Work to complete —
Beginning at the first line of the data, print each line exactly, stopping after the line that contains "return line, [np.array((run[1], -run[0]))".

Given material —

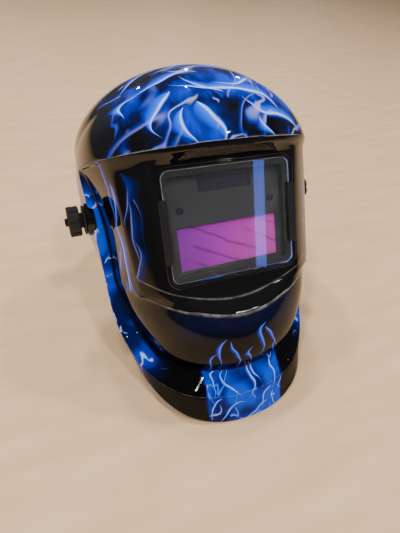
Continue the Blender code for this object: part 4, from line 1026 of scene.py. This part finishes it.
def bandLine(steps):
    scale = np.array((bandShape["halfWidth"], bandShape["halfLength"]))
    keys = bandShape["keys"]
    half = [point * scale for point in smoothCurve([(-keys[1][0], keys[1][1]), *keys], steps)][steps:]
    half.append(np.array((bandShape["tailX"], half[-1][1])))
    line = [point * (-1, 1) for point in half[:0:-1]] + half
    runs = [direction(line, k) for k in range(len(line))]
    return line, [np.array((run[1], -run[0])) for run in runs]


def perforated(piece, columnCount, isHole, thickness, edge):
    # opens holes in a single sheet, then gives it its wall and soft edges
    take(piece)
    bpy.ops.object.mode_set(mode="EDIT")
    bpy.ops.mesh.select_all(action="DESELECT")
    bpy.ops.mesh.select_mode(type="FACE")
    bpy.ops.object.mode_set(mode="OBJECT")
    for face in piece.data.polygons:
        first = min(face.vertices)
        face.select = isHole(first // columnCount, first % columnCount)
    bpy.ops.object.mode_set(mode="EDIT")
    bpy.ops.mesh.delete(type="FACE")
    bpy.ops.object.mode_set(mode="OBJECT")
    applyModifier(piece, "SOLIDIFY", thickness=thickness * mm, offset=1.0, use_even_offset=True)
    applyModifier(piece, "BEVEL", width=edge * mm, segments=2, limit_method="ANGLE",
                  angle_limit=math.radians(50))
    editAll(piece)
    bpy.ops.mesh.normals_make_consistent(inside=False)
    bpy.ops.object.mode_set(mode="OBJECT")
    rounded(piece, 40)


def headband():
    s = bandShape
    line, _ = bandLine(14)
    ups = [-s["height"] / 2 + s["height"] * k / s["rows"] for k in range(s["rows"] + 1)]
    band = sheet("headbandStrap", [[inBand(x, back, up) for up in ups] for x, back in line], False)
    middle = len(line) // 2

    def isHole(row, column):
        fromFront = row - middle
        inSlot = fromFront % s["slotEvery"] < s["slotLength"]
        return abs(fromFront) < s["slotReach"] and inSlot and column in s["slotRows"]

    perforated(band, len(ups), isHole, s["thick"], 0.35)
    return settle(band, bandFinish, "headgear", "band", "headband")


headband()

strapShape = {"width": 18.0, "thick": 1.3, "footX": 74.63, "crown": (129.0, 107.5), "columns": 8,
              "holeEvery": 6, "holesFrom": 24}


def crownStrap(side, sign, lift):
    s = strapShape
    footX = s["footX"]
    crownY, crownZ = s["crown"]
    foot = inBand(footX, -8, -8)
    keys = [foot, inBand(footX, -10, 22), (0.93 * footX, crownY + 8, 0.55 * crownZ),
            (0.66 * footX, crownY + 3, 0.85 * crownZ), (0.28 * footX, crownY, crownZ + lift),
            (0.0, crownY, crownZ + 2.5 + lift), (-0.16 * footX, crownY, crownZ + 2.3 + lift)]
    path = smoothCurve([(sign * x, y, z) for x, y, z in keys], 10)
    rows = []
    for k, point in enumerate(path):
        run = direction(path, k)
        normal = (point - (0.0, crownY, foot[2])) * (1, 0, 1)
        normal = normal - run * normal.dot(run)
        across = np.cross(run, normal / np.linalg.norm(normal))
        marks = [(column / s["columns"] - 0.5) * s["width"] for column in range(s["columns"] + 1)]
        rows.append([point + across * mark for mark in marks])
    strap = sheet("crownStrap_" + side, rows, False)
    if sign < 0:
        turnFaces(strap)

    def isHole(row, column):
        return s["holesFrom"] < row < len(path) - 4 and row % s["holeEvery"] < 2 and column in (3, 4)

    perforated(strap, s["columns"] + 1, isHole, s["thick"], 0.25)
    return settle(strap, bandFinish, "headgear", "band", "crown_strap_" + side)


crownStrap("left", -1, strapShape["thick"] + 0.3)
crownStrap("right", 1, 0.0)

ratchetShape = {"near": 106.1, "thick": 14.0, "radius": 20.0, "lobes": 14, "lobeDepth": 1.3, "axle": 4.3}


def ratchetKnob():
    s = ratchetShape
    near, far = s["near"], s["near"] + s["thick"]
    profile = [(0.0, near + s["axle"]), (s["axle"], near + s["axle"]), (s["axle"], near),
               *softRim(s["radius"], near, far, 1.6), (15.6, far, 0.2), (15.0, far - 0.8), (5.0, far - 0.8),
               (4.2, far - 0.2), (0.0, far)]
    knob = turned("ratchetKnob", profile, 140, s["lobes"], s["lobeDepth"], 1.4)
    back = inBand(0, 1, 0) - inBand(0, 0, 0)
    centre = Vector(inBand(0, 0, 0)) * mm
    turn = Vector((1, 0, 0)).rotation_difference(Vector(back)).to_matrix().to_4x4()
    knob.data.transform(Matrix.Translation(centre) @ turn)
    rounded(knob, 30)
    return settle(knob, knobFinish, "ratchet_wheel", "knob", "ratchet_knob")


ratchetKnob()
print("headgear made")


# sweatband
padShape = {"thick": 4.0, "height": 31.0, "gap": 1.2, "reach": -48.0, "voxel": 2.2, "pressure": 4.0,
            "most": 1.0, "frames": 16, "around": 32, "seamUp": 12.0, "seamDepth": 0.8, "seamWidth": 1.3}


def puffed(piece, shape):
    take(piece)
    piece.data.remesh_voxel_size = shape["voxel"] * mm
    bpy.ops.object.voxel_remesh()
    count = len(piece.data.vertices)
    before = np.empty(count * 3)
    piece.data.vertices.foreach_get("co", before)
    cloth = piece.modifiers.new("Cloth", "CLOTH")
    cloth.settings.use_pressure = True
    cloth.settings.uniform_pressure_force = shape["pressure"]
    cloth.settings.effector_weights.gravity = 0.0
    cloth.settings.quality = 4
    cloth.point_cache.frame_end = shape["frames"]
    scene = bpy.context.scene
    for step in range(1, shape["frames"] + 1):
        scene.frame_set(step)
    after = np.empty(count * 3)
    piece.evaluated_get(bpy.context.evaluated_depsgraph_get()).data.vertices.foreach_get("co", after)
    piece.modifiers.remove(cloth)
    scene.frame_set(1)
    move = (after - before).reshape(-1, 3)
    length = np.linalg.norm(move, axis=1, keepdims=True)
    move *= np.minimum(1.0, shape["most"] * mm / np.maximum(length, 1e-9))
    piece.data.vertices.foreach_set("co", before + move.reshape(-1))


def sweatband():
    s = padShape
    line, normals = bandLine(14)
    front = [k for k, point in enumerate(line) if point[1] < s["reach"]]
    section = []
    for k in range(s["around"] + 1):
        c, d = math.cos(math.tau * k / s["around"]), math.sin(math.tau * k / s["around"])
        out = -s["gap"] - s["thick"] / 2 - math.copysign(1, c) * abs(c) ** 0.5 * s["thick"] / 2
        section.append((out, math.copysign(1, d) * abs(d) ** 0.35 * s["height"] / 2))
    rows = []
    for place in front:
        point, normal = line[place], normals[place]
        rows.append([inBand(*(point + normal * out), up) for out, up in section])
    for end in (0, -1):
        middle = sum(rows[end][:-1]) / s["around"]
        rows.insert(0 if end == 0 else len(rows), [middle] * (s["around"] + 1))
    pad = sheet("sweatbandPad", rows)
    puffed(pad, s)
    seamLines(pad, s)
    applyModifier(pad, "SUBSURF", levels=1, render_levels=1)
    take(pad)
    bpy.ops.object.shade_smooth()
    settle(pad, padFinish, "headgear", "pad", "sweatband")


def seamLines(pad, s):
    # two sewn lines along the pad's face draw it in
    tilt = math.radians(bandShape["tilt"])
    y, z = bandShape["centre"]
    for vertex in pad.data.vertices:
        point = np.array(vertex.co) / mm - (0.0, y, z)
        up = point[1] * math.sin(tilt) + point[2] * math.cos(tilt)
        near = math.exp(-((abs(up) - s["seamUp"]) / s["seamWidth"]) ** 2)
        vertex.co -= Vector(vertex.normal) * (near * s["seamDepth"] * mm)


sweatband()
print("sweatband made")


# finishes of the solids that stay as they are
keptFinishes = {
    trimFinish: ("lens_carrier", "cartridge_retainer", "shade_dial", "sensitivity_dial", "delay_dial",
                 "friction_spacer_left", "friction_spacer_right", "angle_plate_left", "angle_plate_right",
                 "crown_button", "ratchet_case_inner", "ratchet_case_outer"),
    caseFinish: ("filter_case_front", "filter_case_rear"),
    bandFinish: ("adjusting_slab_left", "adjusting_slab_right", "rack_strap_left", "rack_strap_right"),
    steelFinish: ("coin_cell_left", "coin_cell_right", "stop_peg_left", "stop_peg_right", "ratchet_pinion",
                  "retainer_screw_1", "retainer_screw_2", "retainer_screw_3", "retainer_screw_4"),
    sensorFinish: ("arc_sensor_left", "arc_sensor_right"),
    filterFinish: ("filter_glass",), solarFinish: ("solar_cell",), boardFinish: ("circuit_board",),
    lensFinish: ("cover_lens_inner",),
}
softEdges = {"plain": 0.3, "fine": 0.12, "weld": 0.002, "angle": 40}
fineNodes = ("filter_glass", "solar_cell", "cover_lens_inner", "circuit_board", "ratchet_pinion")
for finish, node in [(finish, node) for finish, nodes in keptFinishes.items() for node in nodes]:
    solid = frame["nodes"][node]
    solid.data.materials.clear()
    solid.data.materials.append(finish)
    weld = solid.modifiers.new("Weld", "WELD")
    weld.merge_threshold = softEdges["weld"] * mm
    edge = solid.modifiers.new("Edge", "BEVEL")
    edge.width = softEdges["fine" if node in fineNodes else "plain"] * mm
    edge.segments = 2
    edge.limit_method = "ANGLE"
    edge.angle_limit = math.radians(softEdges["angle"])


# floor, lamps and camera
def makeStage():
    letGo()
    bpy.ops.mesh.primitive_plane_add(size=6.0)
    floor = bpy.context.object
    floor.name = "floor"
    finish, shader = newFinish("paleFloor", Roughness=0.55)
    coords = addNode("TexCoord").outputs["Object"]
    tone = noise(vectorCalc("MULTIPLY", coords, (1.0, 6.0, 1.0)), 9.0, 5.0)
    feed(shader, "Base Color", ramp(tone, (0.3, (0.62, 0.42, 0.24)), (0.7, (0.7, 0.49, 0.3))))
    floor.data.materials.append(finish)
    world = bpy.data.worlds.new("studio")
    bpy.context.scene.world = world
    startNodes(world)
    backdrop = tree.nodes["Background"]
    sky = addNode("TexCoord").outputs["Generated"]
    height = parts(sky)[2]
    patches = noise(sky, 2.6, 1.0)
    height = plus(height, scaled(patches, 0.5, -0.25))
    glow = ramp(height, (0.0, (0.13, 0.125, 0.12)), (0.3, (0.2, 0.2, 0.21)),
                (0.55, (0.09, 0.095, 0.11)), (0.9, (0.2, 0.205, 0.22)))
    feed(backdrop, "Color", glow)
    backdrop.inputs["Strength"].default_value = 0.9


def addLamp(name, place, target, size, power, colour, shape="DISK", height=None):
    lamp = bpy.data.lights.new(name, "AREA")
    lamp.shape = shape
    lamp.size = size
    if height:
        lamp.size_y = height
    lamp.energy = power
    lamp.color = colour
    holder = bpy.data.objects.new(name, lamp)
    bpy.context.collection.objects.link(holder)
    holder.location = place
    holder.rotation_euler = (Vector(target) - Vector(place)).to_track_quat("-Z", "Y").to_euler()
    return holder


def makeLamps():
    warm = (1.0, 0.95, 0.88)
    for k, (x, y) in enumerate(((-0.9, -0.5), (0.3, -1.1), (1.0, 0.2), (0.0, 0.9), (-0.6, 0.7))):
        lamp = addLamp(f"downlight{k}", (x, y, 2.1), (0.0, 0.0, 0.0), 0.16, 21.0, warm)
        lamp.visible_glossy = False
    # small far lamps that only show as glints in the lacquer
    for k, (x, y, z) in enumerate(((1.1, 3.6, 1.15), (2.3, 3.4, 1.2), (-0.2, 3.8, 1.3), (0.6, 2.2, 2.6))):
        addLamp(f"glint{k}", (x, y, z), (0.0, 0.0, 0.2), 0.07, 3.0, warm)
    box = addLamp("softbox", (-1.6, -1.4, 1.5), (0.0, 0.0, 0.1), 1.2, 10.0, (1.0, 0.97, 0.93))
    box.visible_glossy = False
    for k, (x, y, z) in enumerate(((-0.7, -1.6, 1.7), (0.9, -1.0, 2.0))):
        addLamp(f"frontGlint{k}", (x, y, z), (0.0, 0.0, 0.2), 0.045, 1.6, warm)
    windowStrip()


def mirroredFrom(spot):
    # where the camera looks after its ray is turned back by the cover lens at a spot on it
    seen = helmetPlace @ spot
    eye = bpy.context.scene.camera.location
    ray = (seen - eye).normalized()
    return seen, ray - 2 * ray.dot(lensAxis) * lensAxis


stripLamp = {"high": (0.0285, 0.045), "low": (0.0245, -0.045), "away": 1.3, "width": 0.042, "power": 0.28,
             "colour": (0.11, 0.22, 1.0)}


def windowStrip():
    # a lamp whose mirror image runs down the cover lens from one spot on it to another
    high, low = stripLamp["high"], stripLamp["low"]
    ends = []
    for x, z in (high, low):
        seen, ray = mirroredFrom(Vector((x, 0.0, z)))
        ends.append(seen + ray * stripLamp["away"])
    middle = (ends[0] + ends[1]) / 2
    lengthways = (ends[0] - ends[1]).normalized()
    towards = (helmetPlace @ Vector(((high[0] + low[0]) / 2, 0.0, 0.0)) - middle).normalized()
    sideways = lengthways.cross(-towards).normalized()
    strip = addLamp("windowStrip", middle, (0.0, 0.0, 0.0), stripLamp["width"], stripLamp["power"],
                    stripLamp["colour"], "RECTANGLE", (ends[0] - ends[1]).length * 1.06)
    turn = Matrix((sideways, lengthways, sideways.cross(lengthways))).transposed()
    strip.rotation_euler = turn.to_euler()
    strip.visible_diffuse = False
    onlyOn = bpy.data.collections.new("stripReceivers")
    for name in ("coverLens", "windowBezel", "lensClip_left", "lensClip_right"):
        onlyOn.objects.link(bpy.data.objects[name])
    strip.light_linking.receiver_collection = onlyOn


cameraView = {"aim": (0.0097, 0.0, 0.0485), "distance": 0.459, "heading": 24.61, "elevation": 41.98,
              "roll": 5.25, "lens": 27.02}


def makeCamera():
    heading, elevation = math.radians(cameraView["heading"]), math.radians(cameraView["elevation"])
    forward = Vector((math.sin(heading) * math.cos(elevation), math.cos(heading) * math.cos(elevation),
                      -math.sin(elevation)))
    camera = bpy.data.objects.new("camera", bpy.data.cameras.new("camera"))
    bpy.context.collection.objects.link(camera)
    camera.location = Vector(cameraView["aim"]) - forward * cameraView["distance"]
    roll = Matrix.Rotation(math.radians(cameraView["roll"]), 3, "Z")
    camera.rotation_euler = (forward.to_track_quat("-Z", "Y").to_matrix() @ roll).to_euler()
    camera.data.lens = cameraView["lens"]
    camera.data.sensor_width = 36.0
    camera.data.clip_start = 0.01
    bpy.context.scene.camera = camera


makeStage()
makeCamera()
makeLamps()
print("stage ready")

Result of the task —
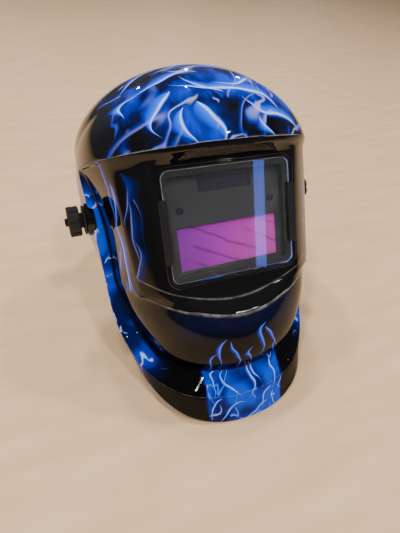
Continue the Blender code for this object: part 4, from line 1026 of scene.py. This part finishes it.
def bandLine(steps):
    scale = np.array((bandShape["halfWidth"], bandShape["halfLength"]))
    keys = bandShape["keys"]
    half = [point * scale for point in smoothCurve([(-keys[1][0], keys[1][1]), *keys], steps)][steps:]
    half.append(np.array((bandShape["tailX"], half[-1][1])))
    line = [point * (-1, 1) for point in half[:0:-1]] + half
    runs = [direction(line, k) for k in range(len(line))]
    return line, [np.array((run[1], -run[0])) for run in runs]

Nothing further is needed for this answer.